Hey Keith, thanks for this video. I just also removed the rear wheel to change tire.. I miss a bit the right order to mount back the rear wheel and the order to tighten things back.. so this is how I did it.
1. Put the rear wheel back into place and line up the gears in the shaft.
2. Put back the axle from right to left of course. Ensure to insert the washer in the right place on the right side between the caliper and the swing arm. Align the abs cover correctly with the brake caliper.
3.First tighten the axle nut (27mm) so that the wheel gets pulled into the shaft completely.. tighten the axle nut at the left side while holding the axle with a 19mm hex tool in the axle on the right. Tighten using the wrench by hand.
4. Then fasten the pinch bolt on the right to secure the axle.
5. Then tighten the axle nut left to the specified torque settings.
6.finally tighten the bolts for the caliper rod + place back the abs sensor.
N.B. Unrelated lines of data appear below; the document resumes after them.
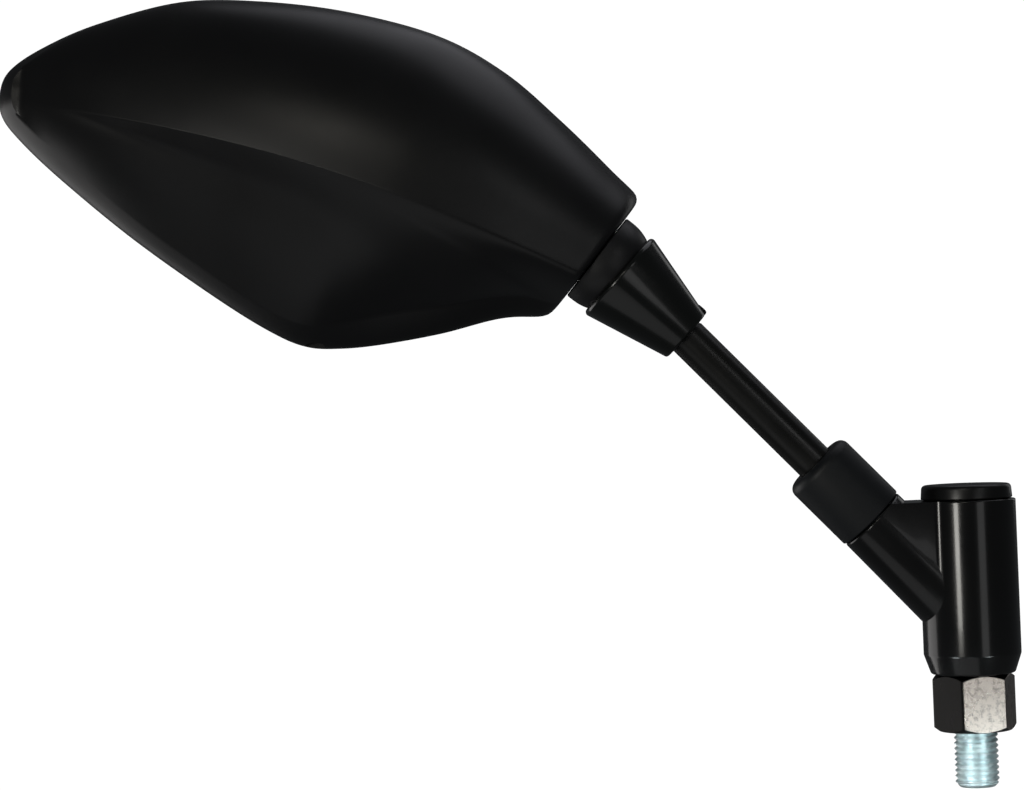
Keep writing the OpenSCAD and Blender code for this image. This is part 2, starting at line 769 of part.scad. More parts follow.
// Moulded housing: sculpted back, rim band, end wall with its mouth, drain notch and screw posts
module housing() {
    drain = rim[59];
    color([0.08, 0.08, 0.085])
        difference() {
            union() {
                difference() {
                    in_head()
                        back_body(0, 0, -0.8);
                    stem_side(end_gap);
                    difference() {
                        in_head()
                            back_body(wall, 1, -pocket_h);
                        stem_side(end_gap + wall);
                    }
                }
                intersection() {
                    in_head()
                        back_body(wall / 2, 1, -pocket_h);
                    in_head() {
                        for (p = bracket_holes)
                            post(p, -plate_t / 2 - face_gap);
                        for (p = carrier_holes)
                            post(p, post_y);
                    }
                }
            }
            on_socket()
                cylinder(d = mouth_d, h = end_gap + wall + 2);
            in_head() {
                translate([-drain[0], rim_back - drain_up, drain[1] - 2]) {
                    cylinder(d = drain_d, h = 12);
                    translate([-drain_d / 2, 0, 0])
                        cube([drain_d, drain_up + 1, 12]);
                }
                for (p = bracket_holes)
                    across(p, plate_t / 2 - plate_t - screw_in - 0.2)
                        cylinder(d = screw_d, h = screw_in + 2);
                for (p = carrier_holes)
                    across(p, post_y - screw_in)
                        cylinder(d = screw_d, h = screw_in + 1);
            }
        }
}

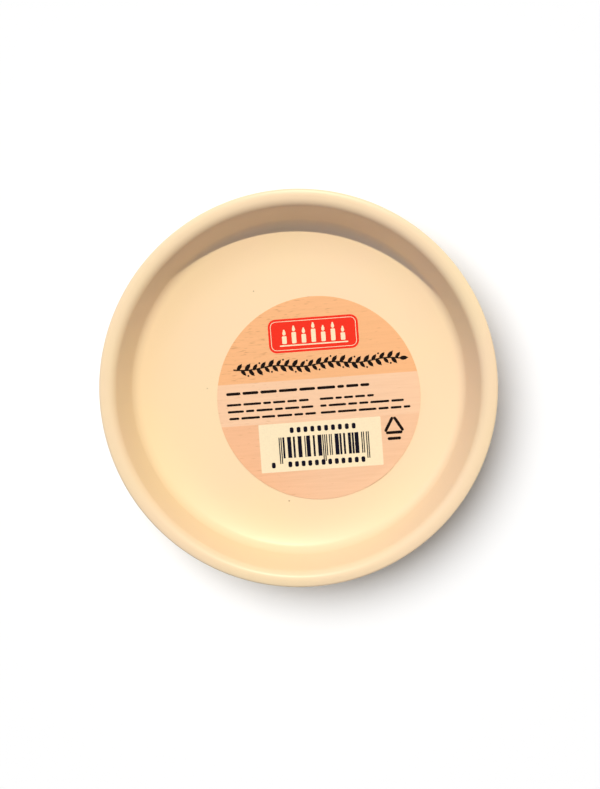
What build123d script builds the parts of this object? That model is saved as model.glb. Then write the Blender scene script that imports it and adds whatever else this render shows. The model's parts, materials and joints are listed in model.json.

I hope this is the right sequence to ensure the rear wheel gear is fully inserted into the shaft by tightening the axle nut before tightening the pinch bolt on the right.
Greets from belgium and sorry if I misspelled some terms..
That looks about right. When I first put the rear tire back on I had a real hard time with the axle as I was putting it on backwards! My lesson: if it doesn't go on easily, recheck it, something is probably wrong. Thanks for putting the sequence down.
Thanks for this! Just got done swapping tires (Road 5 Trail). The links don’t work anymore so the torque values in the description are really helpful!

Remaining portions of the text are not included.